Le Domaine départemental de Chamarande accueille une exposition intitulée «Domaine en œuvres». Elle réunit une quinzaine d’artistes qui ont chacun conçu leur intervention dans un souci d’intégration de leur travail au lieu sur un mode plastique ou plus conceptuel. Ils ont investi les salles du rez-de-chaussée du château, la chapelle, l’ancienne glacière, le pavillon du Belvédère, la serre et le parc paysager de telle façon que le promeneur en visitant l’exposition découvre le domaine sous ses multiples facettes historiques, esthétiques, topographiques, etc. Les formes d’inscription sont diverses : vidéos, photographies, installations, dessin, peinture, sculpture.

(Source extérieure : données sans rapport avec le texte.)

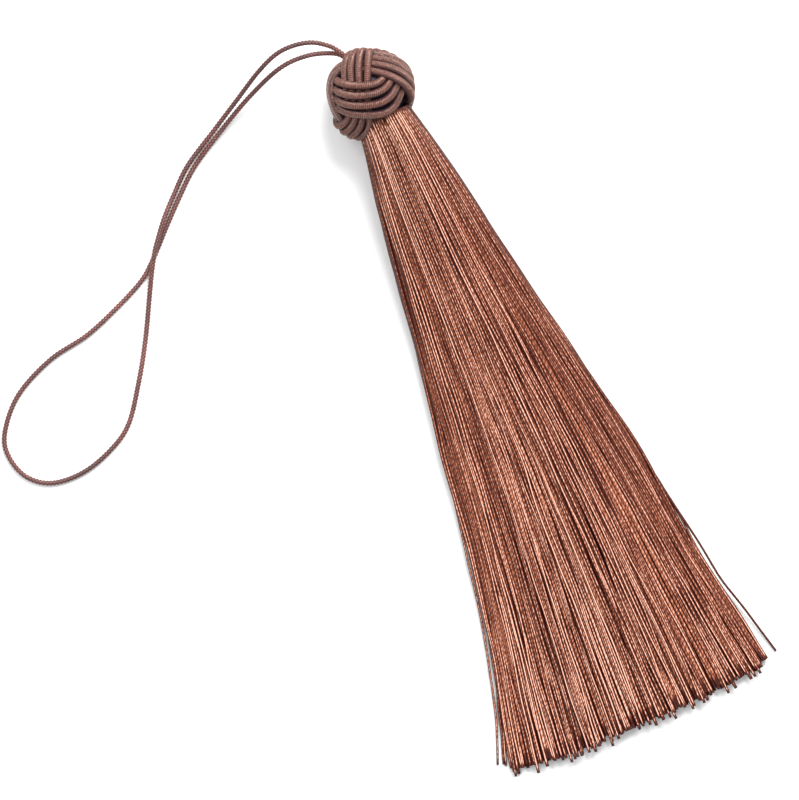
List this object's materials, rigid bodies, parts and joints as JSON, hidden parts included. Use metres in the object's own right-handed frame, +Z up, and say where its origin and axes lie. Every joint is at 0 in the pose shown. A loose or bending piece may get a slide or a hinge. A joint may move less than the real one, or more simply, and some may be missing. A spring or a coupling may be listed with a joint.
{
  "type": "silk tassel",
  "caption": "Tassel with a woven ball knot, a long fanned skirt of silky threads and a looped hanging cord, lying flat.",
  "frame": {"origin": "on the resting surface, under the middle of the ball and skirt", "axes": "+Y from the tips of the skirt to the top of the ball, +Z up from the surface that the tassel lies on"},
  "size_m": [0.1412, 0.1719, 0.0203],
  "materials": {
    "knot_cord": "matt twisted rayon cord, dusty red-brown",
    "skirt_thread": "silky two-ply thread, copper red-brown with a soft sheen",
    "hanging_cord": "fine round braid, red-brown"
  },
  "bodies": {
    "root": {"ball_knot": "knot_cord", "skirt": "skirt_thread", "hanging_cord": "hanging_cord"}
  },
  "joints": []
}
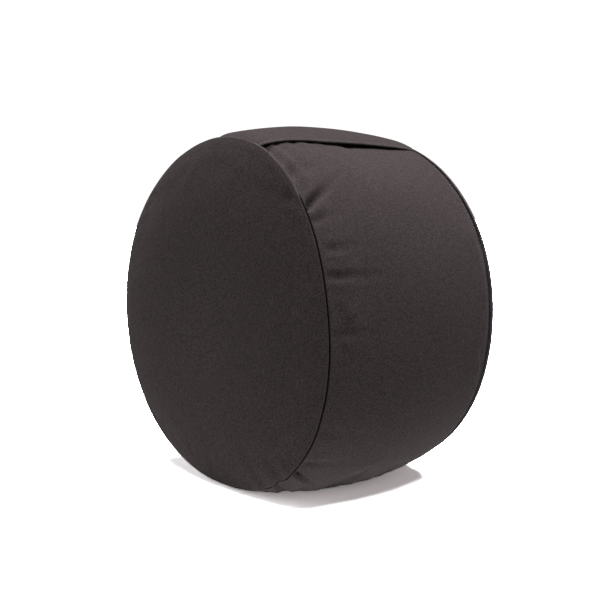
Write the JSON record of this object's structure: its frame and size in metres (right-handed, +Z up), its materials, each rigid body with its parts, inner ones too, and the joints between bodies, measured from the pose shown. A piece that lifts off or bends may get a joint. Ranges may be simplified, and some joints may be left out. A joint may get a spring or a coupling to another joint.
{
  "type": "bolster pillow",
  "caption": "Short drum-shaped bolster cushion lying on its side: domed round panels, swelling side band, flat strap handle on top and a zip-off cover over a filled inner bag.",
  "frame": {"origin": "middle of the flat patch the cushion rests on, below the middle of its bounding box", "axes": "+Z up; +Y along the cushion's axis from the plain front panel to the panel with the zip; +X to the right of a viewer who faces the plain front panel, the side the strap leans to"},
  "size_m": [0.315, 0.219, 0.3064],
  "materials": {
    "cover_twill": "charcoal cotton twill, matt",
    "handle_twill": "charcoal cotton twill, folded and pressed flat",
    "zip_tape": "blue-black woven zip tape",
    "zip_coil": "blue-black nylon coil, satin",
    "zip_metal": "dark lacquered die-cast metal",
    "liner_cotton": "unbleached plain cotton",
    "hull_fill": "loose hulls, matt"
  },
  "bodies": {
    "root": {"front_panel": "cover_twill", "side_band": "cover_twill", "back_panel": "cover_twill", "handle_front_end": "handle_twill", "handle_rear_end": "handle_twill", "zip_tape_band_side": "zip_tape", "zip_tape_panel_side": "zip_tape", "zip_coil_band_side": "zip_coil", "zip_coil_panel_side": "zip_coil", "zip_top_stop_band_side": "zip_metal", "zip_top_stop_panel_side": "zip_metal", "zip_bottom_stop": "zip_metal", "liner_front_panel": "liner_cotton", "liner_side_band": "liner_cotton", "liner_back_panel": "liner_cotton", "hull_fill": "hull_fill"},
    "handle": {"handle_grip": "handle_twill"},
    "zip_slider": {"zip_slider": "zip_metal"},
    "zip_pull": {"zip_pull_tab": "zip_metal"}
  },
  "joints": [
    {"name": "handle_lift", "type": "slide", "parent": "root", "child": "handle", "axis": [0.2079, 0, 0.9781], "range_m": [0, 0.014]},
    {"name": "zip_run", "type": "hinge", "parent": "root", "child": "zip_slider", "pos_m": [0, 0.0875, 0.146], "axis": [0, 1, 0], "range_deg": [0, 244]},
    {"name": "pull_tab_swing", "type": "hinge", "parent": "zip_slider", "child": "zip_pull", "pos_m": [-0.14771, 0.0875, 0.12226], "axis": [0, 1, 0], "range_deg": [-8, 170]}
  ]
}
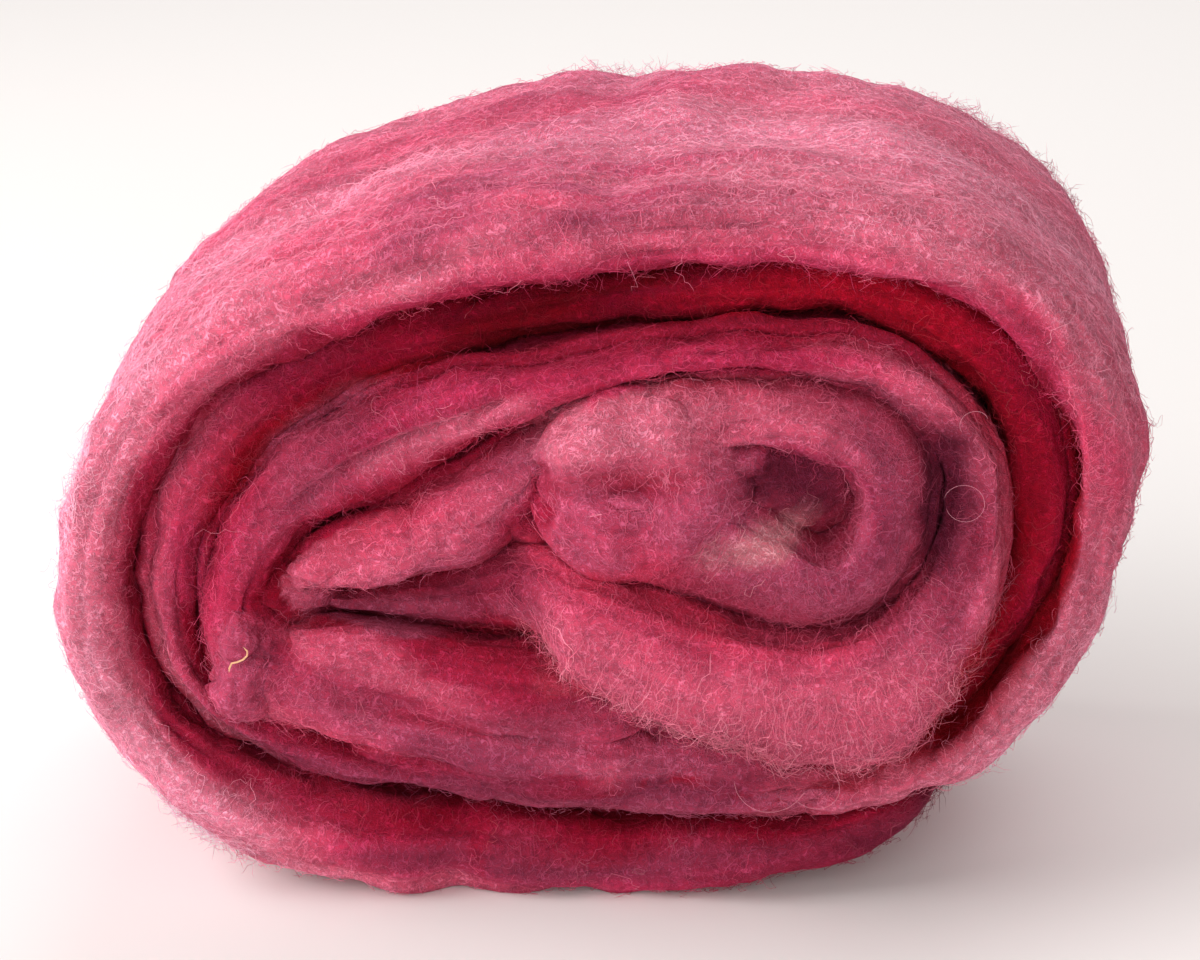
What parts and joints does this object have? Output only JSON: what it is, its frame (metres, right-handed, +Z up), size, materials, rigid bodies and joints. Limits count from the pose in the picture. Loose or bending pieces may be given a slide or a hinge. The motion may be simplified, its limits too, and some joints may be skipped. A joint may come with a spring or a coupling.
{
  "type": "roll of wool roving",
  "caption": "Thick soft strip of carded, dyed wool fibre wound up on itself into a flattened spiral roll with a loose end tucked under it.",
  "frame": {"origin": "on the surface the roll rests on, under the centre of its bounding box", "axes": "+Z up; +X to the right when the spiral end is seen from the front; +Y along the strip's width, away from the spiral end that faces -Y"},
  "size_m": [0.1088, 0.061, 0.0772],
  "materials": {
    "dyed_wool": "carded wool, matt, with a soft halo of loose fibres"
  },
  "bodies": {
    "root": {"roving_roll": "dyed_wool"}
  },
  "joints": []
}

Comme l’indique le titre, l’exposition soulève la question du rapport de l’œuvre au lieu. Elle se pose ici de façon d’autant plus cruciale que le domaine, qui date globalement du XVIIe siècle, défend lui-même des options esthétiques marquées propres à son temps et que les œuvres qu’il accueille sont d’aujourd’hui et résolument «contemporaines». Le problème de l’inscription de l’œuvre dans le lieu se pose alors :
— sous l’angle de la compatibilité des espaces (espace de l’œuvre/espace d’exposition),
— sous l’angle d’une mise en écart de deux temps, deux époques (hier et aujourd’hui), conciliés sous l’angle d’une mise en regard de points de vue (ceux qu’incarnent le lieu et ceux des artistes).
Sur une quinzaine d’œuvres à découvrir dans le site, le visiteur appréciera ces mises en rapport souvent subtiles sous couvert de contrastes fortement appuyés parfois ou bien, au contraire, délicatement nuancés. A cet égard citons quatre œuvres marquantes illustrant au moins quatre options possibles.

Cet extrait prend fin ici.